— Begin GIVEN MATERIAL —

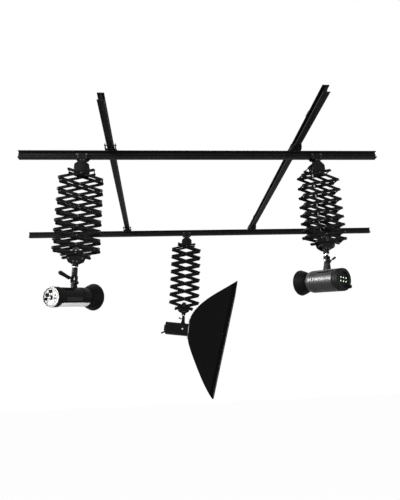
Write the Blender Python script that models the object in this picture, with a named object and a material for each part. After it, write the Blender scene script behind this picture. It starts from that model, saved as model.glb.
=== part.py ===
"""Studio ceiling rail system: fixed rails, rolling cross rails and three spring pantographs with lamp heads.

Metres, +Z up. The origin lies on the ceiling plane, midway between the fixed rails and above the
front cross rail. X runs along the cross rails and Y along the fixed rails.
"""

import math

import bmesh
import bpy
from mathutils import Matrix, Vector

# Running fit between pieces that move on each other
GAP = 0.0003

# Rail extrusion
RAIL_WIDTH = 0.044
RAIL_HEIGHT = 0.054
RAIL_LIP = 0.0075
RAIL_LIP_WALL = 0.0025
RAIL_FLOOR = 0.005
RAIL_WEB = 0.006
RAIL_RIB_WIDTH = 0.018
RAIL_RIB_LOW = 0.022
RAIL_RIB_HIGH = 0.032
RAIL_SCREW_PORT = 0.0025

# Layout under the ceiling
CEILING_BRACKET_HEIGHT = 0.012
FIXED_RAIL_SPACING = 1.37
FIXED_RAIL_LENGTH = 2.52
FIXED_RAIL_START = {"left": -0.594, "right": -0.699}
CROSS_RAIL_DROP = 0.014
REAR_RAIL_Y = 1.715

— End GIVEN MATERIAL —

# [DO THIS]
Output every line above without altering anything.

# [FINAL ANSWER]
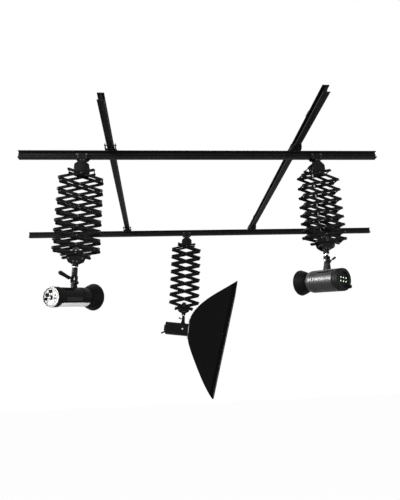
Write the Blender Python script that models the object in this picture, with a named object and a material for each part. After it, write the Blender scene script behind this picture. It starts from that model, saved as model.glb.
=== part.py ===
"""Studio ceiling rail system: fixed rails, rolling cross rails and three spring pantographs with lamp heads.

Metres, +Z up. The origin lies on the ceiling plane, midway between the fixed rails and above the
front cross rail. X runs along the cross rails and Y along the fixed rails.
"""

import math

import bmesh
import bpy
from mathutils import Matrix, Vector

# Running fit between pieces that move on each other
GAP = 0.0003

# Rail extrusion
RAIL_WIDTH = 0.044
RAIL_HEIGHT = 0.054
RAIL_LIP = 0.0075
RAIL_LIP_WALL = 0.0025
RAIL_FLOOR = 0.005
RAIL_WEB = 0.006
RAIL_RIB_WIDTH = 0.018
RAIL_RIB_LOW = 0.022
RAIL_RIB_HIGH = 0.032
RAIL_SCREW_PORT = 0.0025

# Layout under the ceiling
CEILING_BRACKET_HEIGHT = 0.012
FIXED_RAIL_SPACING = 1.37
FIXED_RAIL_LENGTH = 2.52
FIXED_RAIL_START = {"left": -0.594, "right": -0.699}
CROSS_RAIL_DROP = 0.014
REAR_RAIL_Y = 1.715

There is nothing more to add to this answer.